In physiotherapy, this approach carries significant implications. Entry-level education programmes must be designed with the end in mind — preparing graduates who are competent to practise safely and effectively upon completion of their studies. The World Physiotherapy framework refers to an entry to practice threshold: a point on the continuum of professional development that represents the minimum acceptable level of competence to enter the profession. This threshold is not a ceiling, but a starting point — the foundation from which ongoing professional development continues across a career.
Competency-based education, therefore, demands alignment between what graduates are expected to be able to do, the learning opportunities provided to develop those abilities, and the assessment methods used to verify that competence has been achieved. These three elements: outcomes, learning, and assessment must work together coherently if an education programme is to be genuinely competency-based.
From Content Delivery to Outcome Orientation
Traditional educational models in physiotherapy have largely been content-driven. Curricula are organised around subjects (anatomy, physiology, pathology), and progression is often time-based. While this structure ensures coverage of foundational knowledge, it does not necessarily guarantee that graduates are prepared for the complexities of practice.
Competency-based education represents a paradigm shift. The focus moves from:
- What is taught → to what is demonstrated
- Time spent learning → to the ability achieved
- Knowledge acquisition → to application in practice
In this model, the starting point is not the syllabus, but the expected capabilities of a graduate physiotherapist. Educational design then works backwards to align:
- Curriculum content
- Teaching and learning strategies
- Assessment methods
This alignment ensures that all aspects of the educational process contribute to the development of clearly defined competencies.
Why Does This Matter for Physiotherapy?
Physiotherapy is a profession defined by complexity. Physiotherapists practise as autonomous, independent practitioners across diverse settings — from acute hospital wards to community clinics, schools, sports facilities, and increasingly, digital environments. They work with clients whose needs span physical, psychological, and social dimensions, within healthcare systems shaped by local policy, resource constraints, and cultural context.
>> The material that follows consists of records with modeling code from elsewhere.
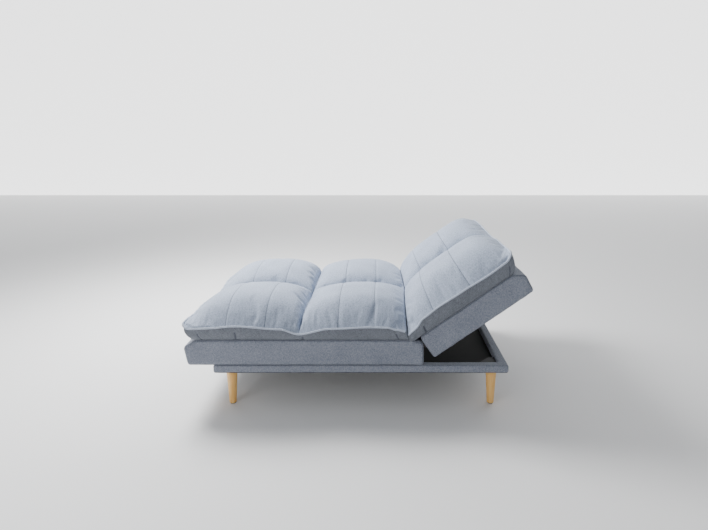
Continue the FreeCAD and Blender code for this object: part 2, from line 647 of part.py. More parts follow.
def make_back():
    """Backrest panel, lying flat."""
    start, end = BACK_FRAME
    rail = without(side_rail(BACK_FRAME, BACK_BOTTOM), *bolt_holes(BACK_BOLTS))
    parts["back_rail_right"] = rail
    parts["back_rail_left"] = mirrored(rail)
    parts["back_rail_bottom"] = notched(cross_rail(start, BACK_BOTTOM), (start, start + RAIL_THICK))
    parts["back_rail_top"] = cross_rail(end - RAIL_THICK, BACK_BOTTOM)
    bays = [(start + RAIL_THICK / 2, end - RAIL_THICK / 2)]
    parts["back_springs"] = springs(bays)
    parts["back_spring_clips"] = clips(bays)
    low = AXIS_Z + ARM_PAD[2] - SLOT_MARGIN
    slot = side_slot((BACK_GAP - 1, start + RAIL_THICK), (low, AXIS_Z + ARM_HUB_R))
    slots = (slot, mirrored(slot))
    parts["back_felt"] = without(felt(BACK_FRAME), *slots)
    parts["back_foam"] = without(foam(back_outline(), BACK_FRAME), *slots)
    parts["back_cover"] = without(cover(back_outline(), BACK_FRAME, BACK_BOTTOM), *slots)
    parts["back_rear_cloth"] = underside(BACK_FRAME, BACK_BOTTOM)


def make_pillows():
    """Pillow tops of the seat, two rows of two, and of the backrest, one row of two, with their piping."""
    out = HALF + PILLOW_SEAM_OVERHANG
    foot = PILLOW_SEAM_OVERHANG + PILLOW_FOOT_INSET
    end_foot = PILLOW_END_FOOT
    seat_end = SEAT_FRONT - SEAT_PILLOW_OVERHANG
    back_end = BACK_END + BACK_PILLOW_OVERHANG
    front = pillow((0, out), (seat_end, -SEAT_PILLOW_SPLIT), (0, foot), (end_foot, 0))
    rear = pillow((0, out), (-SEAT_PILLOW_SPLIT, 0), (0, foot), (0, 0)).cut(fold_wedge(1))
    back = pillow((0, out), (0, back_end), (0, foot), (0, end_foot), PILLOW_END_CROWN_INSET)
    back = back.cut(fold_wedge(-1))
    parts["seat_pillow_top"] = joined(front, mirrored(front), rear, mirrored(rear))
    parts["back_pillow_top"] = joined(back, mirrored(back))
    lean = math.radians(FULL_TILT / 2 + PILLOW_FOLD_CLEAR_DEG)
    start = (AXIS_BELOW_TOP + PILLOW_SEAM_HEIGHT + PIPING_R) * math.tan(lean)
    parts["seat_piping"] = piping(-start, seat_end, -1)
    parts["back_piping"] = piping(start, back_end, 1)


def make_hinges():
    """Two ratchet hinges: plates, pins, pawls and springs on the seat, arms on the backrest."""
    bosses = (INNER_PLATE[0], OUTER_PLATE[0])
    for name, layer, raised in (("outer", OUTER_PLATE, OUTER_PLATE), ("inner", INNER_PLATE, bosses)):
        plate = casing_plate(layer, raised)
        name = f"hinge_{name}_plate"
        parts[f"{name}_right"] = plate
        parts[f"{name}_left"] = mirrored(plate)
    for name, shape in (("hinge_arm", hinge_arm()), ("pawl", pawl())):
        parts[f"{name}_right"] = shape
        parts[f"{name}_left"] = mirrored(shape)
    parts["hinge_pivot_pins"] = both(pin(PIVOT_PIN_R, 0, 0))
    parts["pawl_pins"] = both(pin(PAWL_PIN_R, *pawl_point(PAWL_OUT, PAWL_LEVER)))
    parts["pawl_springs"] = both(pawl_spring())
    parts["hinge_seat_bolts"] = plate_bolts(SEAT_BOLTS, INNER_PLATE[0])
    parts["hinge_back_bolts"] = plate_bolts(BACK_BOLTS, ARM_LAYER[0])


def on_backrest(name):
    """Whether a part turns with the backrest."""
    return name.startswith(("back_", "hinge_arm", "hinge_back"))


def place():
    """Tips the backrest up, then moves the model so that the origin is below the middle of its box."""
    for name, shape in parts.items():
        if on_backrest(name):
            shape.rotate(V(0, 0, AXIS_Z), V(1, 0, 0), BACK_TILT)
    boxes = [s.optimalBoundingBox(False, False) for s in parts.values()]
    middle = (min(b.YMin for b in boxes) + max(b.YMax for b in boxes)) / 2
    for shape in parts.values():
        shape.translate(V(0, -middle, 0))
    return -middle


make_base()
make_seat()
make_back()
make_pillows()
make_hinges()
AXIS_Y = place()

os.makedirs("parts", exist_ok=True)
for part_name, part_shape in parts.items():
    part_shape.exportStep(f"parts/{part_name}.step")
print(f"{len(parts)} parts, hinge axis at y {AXIS_Y:.3f}, z {AXIS_Z:.3f}")
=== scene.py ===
"""Looks of the futon sofa bed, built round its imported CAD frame. Lengths in metres."""

import json
import math

import bmesh
import bpy
import numpy as np
from mathutils import Matrix, Vector


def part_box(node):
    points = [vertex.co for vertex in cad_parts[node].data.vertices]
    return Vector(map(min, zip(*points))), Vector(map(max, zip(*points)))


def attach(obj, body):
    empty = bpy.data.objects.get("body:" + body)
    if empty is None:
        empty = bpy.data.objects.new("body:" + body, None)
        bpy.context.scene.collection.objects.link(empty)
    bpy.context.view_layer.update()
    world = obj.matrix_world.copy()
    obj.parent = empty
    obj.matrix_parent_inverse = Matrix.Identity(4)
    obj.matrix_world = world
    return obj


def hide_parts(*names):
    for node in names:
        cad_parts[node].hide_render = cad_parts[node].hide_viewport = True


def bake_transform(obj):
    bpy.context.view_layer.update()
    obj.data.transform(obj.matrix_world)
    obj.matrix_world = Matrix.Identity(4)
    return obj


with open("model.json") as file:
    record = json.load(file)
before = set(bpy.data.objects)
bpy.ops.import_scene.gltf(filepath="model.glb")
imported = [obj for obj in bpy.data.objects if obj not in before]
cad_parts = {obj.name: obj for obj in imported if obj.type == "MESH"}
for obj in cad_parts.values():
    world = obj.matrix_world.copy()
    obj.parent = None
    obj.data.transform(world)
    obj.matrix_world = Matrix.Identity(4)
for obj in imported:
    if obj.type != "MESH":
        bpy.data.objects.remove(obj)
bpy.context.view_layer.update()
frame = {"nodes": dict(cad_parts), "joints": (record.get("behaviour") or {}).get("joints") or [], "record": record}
bpy.ops.object.select_all(action="DESELECT")
nodes = frame["nodes"]

# ---------------------------------------------------------------- woven upholstery cloth
# One heathered plain weave in mixed blue-grey yarns covers the base, both panels and the pillow tops.
# The pillow tops take it in a paler shade than the panels, and their piping paler still, as painted highlight
# along the round cord.


def group_socket(group, name, kind, side="INPUT", value=None):
    made = group.interface.new_socket(name=name, in_out=side, socket_type=f"NodeSocket{kind}")
    if value is not None:
        made.default_value = value
    return made


def group_math(group, operation, *values):
    node = group.nodes.new("ShaderNodeMath")
    node.operation = operation
    for socket, value in zip(node.inputs, values):
        if isinstance(value, (int, float)):
            socket.default_value = value
        else:
            group.links.new(value, socket)
    return node.outputs[0]


def group_noise(group, vector, scale, detail):
    node = group.nodes.new("ShaderNodeTexNoise")
    node.inputs["Scale"].default_value = scale
    node.inputs["Detail"].default_value = detail
    group.links.new(vector, node.inputs["Vector"])
    return node.outputs["Fac"]


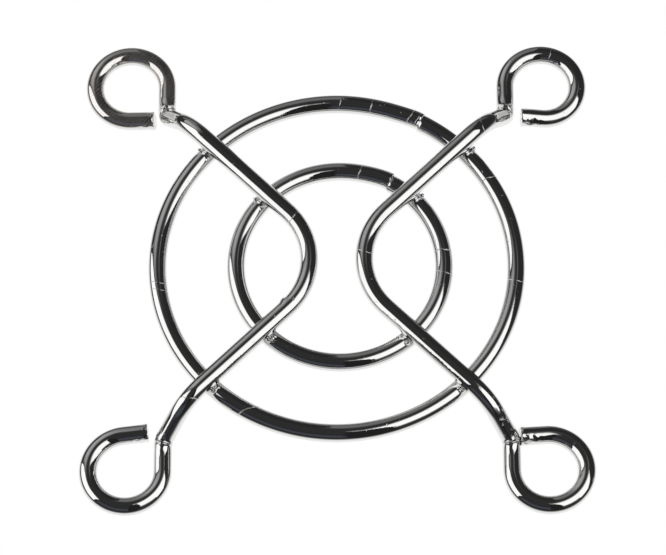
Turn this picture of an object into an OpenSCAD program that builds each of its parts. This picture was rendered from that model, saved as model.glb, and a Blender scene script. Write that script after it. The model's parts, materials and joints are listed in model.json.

This complexity demands more than technical proficiency. It demands professionals who can reason critically, adapt to uncertainty, collaborate interprofessionally, reflect meaningfully on their own practice, and commit to lifelong learning. Competency-based education, when implemented thoughtfully, provides the framework within which these broader capabilities can be developed and assessed with rigour and intention.
The World Physiotherapy framework is explicit on this point: physiotherapy education is not merely the transmission of knowledge, but “the integration of theory, evidence, and experiential practice that continues throughout professional life.”Competency-based education provides the structure to make that integration purposeful.
Looking Ahead
This post has introduced the foundational concepts of competence and competency-based education as understood within the physiotherapy profession. In subsequent posts, we will examine how these principles translate into curriculum design, teaching and learning approaches, assessment strategies, and continuing professional development, exploring both the opportunities and the challenges that competency-based frameworks present for educators and practitioners alike.
Reference: World Physiotherapy. Physiotherapist education framework. London, UK: World Physiotherapy; 2021.